Scientific Machine Learning (SciML): An overview and discussion of applications in petroleum engineering

John F. Foster
Friday, February 5, 2021, 12 – 1pm

Scientific Machine Learning or SciML is a relatively new phrase that is used to describe the intersection of data science, machine learning, and physics-based computational simulation. SciML encompasses many ideas including physics informed neural networks, universal differential equations, and the use of synthetic data generated from physical simulators in training machine learning models for rapid decision making. This talk will give an overview of SciML using simple examples and discuss recent results from our investigations using SciML in petroleum engineering applications, specifically for reservoir simulation and drillstring dynamics.

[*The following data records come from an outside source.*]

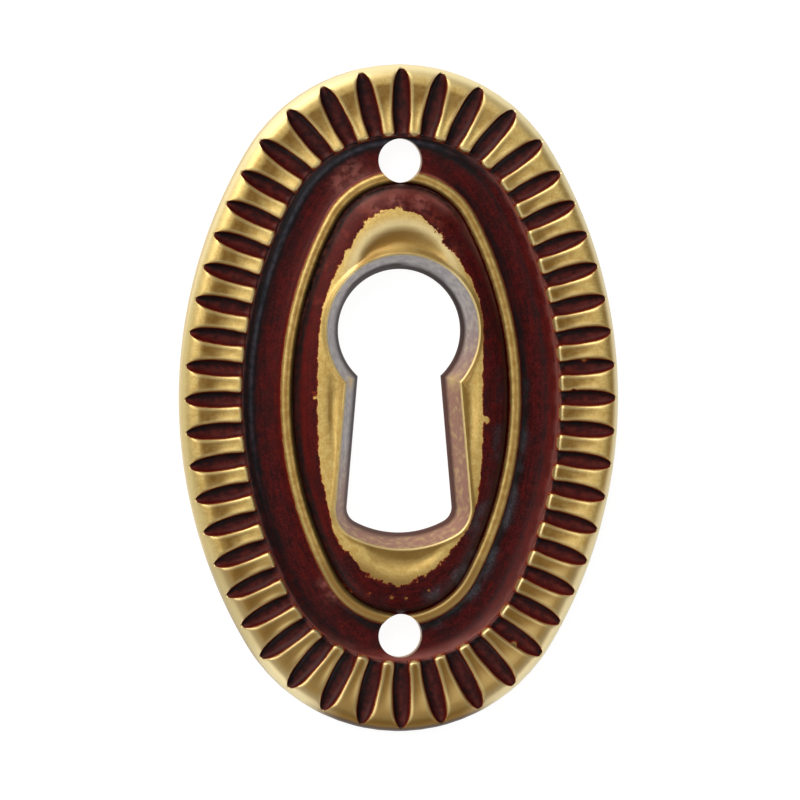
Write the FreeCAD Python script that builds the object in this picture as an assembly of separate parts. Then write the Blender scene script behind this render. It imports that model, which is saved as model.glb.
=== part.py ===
import FreeCAD
import Part
import math
import os

# Oval keyhole escutcheon, pressed in one piece from brass sheet. Millimetres.
# It lies on its back rim at z = 0. +Z comes out of its front, and +Y points to the round end of the
# keyhole. The origin is the centre of the back plane.

# Outline: an oval of four arcs. The end arcs' radius is a share of the width, and the side arcs join
# them smoothly.
plate_length = 38.0
plate_width = 25.12
end_arc_share = 0.4039

# Sheet, and the levels of its front above the back plane
sheet = 0.75
edge_height = 0.95
rib_height = 1.95
channel_height = 1.18
dome_height = 2.3
lip_height = 2.55

# Fluted border, from the turned-down outer edge over a round shoulder to the ribs' inner ends
shoulder_width = 0.85
shoulder_bulge = 0.17
cove_depth = 0.14
rib_end_ease = 0.28
side_border = 3.48
end_border = 3.87

# Flutes: troughs across the border, widest near its middle and open to the channel. They are spaced
# evenly on each arc, and at a join the end arc's spacing reaches over by a share of a pitch.
side_flutes = 15
end_flutes = 9
join_share = 0.23
flute_depth = 0.38
flute_radius = 0.55
flute_tip_radius = 0.24
flute_tip_reach = 0.2
flute_end_reach = 0.5
flute_end_radius = 0.44
flute_widest_share = 0.545

# Channel, polished bead and the groove inside it, measured inwards from the ribs' inner ends
channel_foot_height = 1.34
bead_inset = 2.52
bead_width = 0.56
bead_foot_height = 1.32
bead_height = 1.68
dome_foot_inset = 2.9
dome_foot_height = 1.22

# Domed boss round the keyhole, with a shallow valley inside its crest. The insets are measured
# inwards from the ribs' inner ends, and the valley's width is a share of the crest's half width.
dome_side_width = 1.75
crest_side_inset = 4.58
crest_end_inset = 5.13
valley_share = 0.2
valley_height = 1.98

# Round stretches of the sections are laid as this many flats
shoulder_flats = 3
cove_flats = 2
flute_flats = 5
channel_flats = 3
bead_flats = 3
dome_flats = 4
back_flats = 2

# Keyhole: its clear opening, which ends at these margins from the crest, and its slot, whose sides
# flare down to the corners
top_margin = 2.64
bottom_margin = 2.33
round_radius = 3.51
slot_half_width = 3.02
slot_side_angle = 4.9
bottom_radius = 5.4
corner_radius = 0.9
corner_height = 1.47

# The raised lip round the keyhole and its sloped wall down to the pierced edge
wall_slope = 0.83
lip_land = 0.1
lip_flank = 0.85
lip_foot_height = 1.98
pierced_height = 0.65
collar_foot_height = 0.4
collar_wall = 0.45

# Nail holes on the long axis, centred this far inwards from the ribs' inner ends
nail_hole_diameter = 2.5
nail_hole_inset = 1.6

# How far a cutter reaches past the face that it opens
clear = 1.0

UP = FreeCAD.Vector(0, 0, 1)
ORIGIN = FreeCAD.Vector(0, 0, 0)

# Half sizes, and the places that follow from them
half_plate_width = plate_width / 2
half_plate_length = plate_length / 2
half_field_width = half_plate_width - side_border
half_field_length = half_plate_length - end_border
half_crest_width = half_field_width - crest_side_inset
half_crest_length = half_field_length - crest_end_inset
valley_width = half_crest_width * valley_share
round_centre_y = half_crest_length - top_margin - round_radius
slot_bottom_y = bottom_margin - half_crest_length
nail_hole_y = half_field_length - nail_hole_inset

# The side arcs of every oval on the plate share their two centres, centre_x to either side
end_radius = plate_width * end_arc_share
side_radius = (half_plate_width**2 + half_plate_length**2 - 2 * end_radius * half_plate_length) / (
    2 * (half_plate_width - end_radius)
)
centre_x = side_radius - half_plate_width


def point(x, y, z=0.0):
    return FreeCAD.Vector(x, y, z)


def arc(start, middle, end):
    return Part.Arc(start, middle, end).toShape()


def line(start, end):
    return Part.LineSegment(start, end).toShape()


def lofted(wires):
    return Part.makeLoft(wires, True, True)


def prism(wire, height):
    return Part.Face(wire).extrude(point(0, 0, height))


# Ovals of four arcs

def end_centre(half_width, half_length):
    """Where the centre of an oval's small arc lies on the Y axis."""
    side = half_width + centre_x
    small = (half_width**2 + half_length**2 - 2 * side * half_width) / (2 * (half_length - side))
    return half_length - small


def oval(half_width, half_length, z):
    """A closed wire of four arcs, whose wide arcs are centred centre_x to either side."""
    side = half_width + centre_x
    turn = math.atan2(end_centre(half_width, half_length), centre_x)
    x = side * math.cos(turn) - centre_x
    y = side * math.sin(turn)
    corners = [point(x, -y, z), point(x, y, z), point(-x, y, z), point(-x, -y, z)]
    middles = [
        point(half_width, 0, z),
        point(0, half_length, z),
        point(-half_width, 0, z),
        point(0, -half_length, z),
    ]
    return Part.Wire([arc(corners[i], middles[i], corners[(i + 1) % 4]) for i in range(4)])


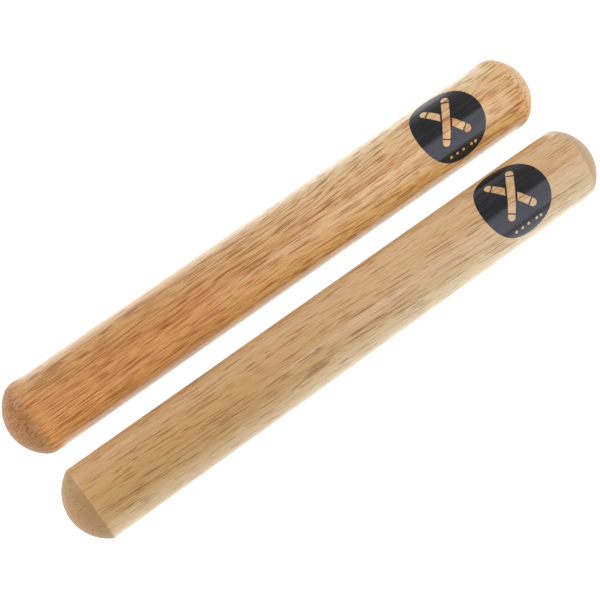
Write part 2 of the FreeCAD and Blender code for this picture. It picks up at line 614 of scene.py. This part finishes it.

John T. Foster is an associate professor and George H. Fancher Fellow in The Hildebrand Department of Petroleum and Geosystems Engineering. He also has appointments in The Department of Aerospace Engineering and Engineering Mechanics and as a core faculty member at the Oden Institute for Computational Engineering and Sciences at The University of Texas at Austin. Before joining UT-Austin, he was previously a faculty member in mechanical engineering at UTSA and was a Senior Member of the Technical Staff at Sandia National Laboratories where he worked for 7 years. He received his BS and MS in mechanical engineering from Texas Tech University and PhD from Purdue University. He is a registered Professional Engineer in the State of Texas and the co-founder and CTO of Daytum, a tech-enabled professional education company for data science and machine learning targeting the energy industry. During his career in research he has been involved in many projects ranging from full scale field tests, to laboratory experiments, to modeling and simulation efforts using some of the world’s largest computers. His research interests are in experimental and computational mechanics, scientific machine learning, and multi-scale modeling with applications to geomechanics, impact mechanics, fracture mechanics, and anomalous transport processes.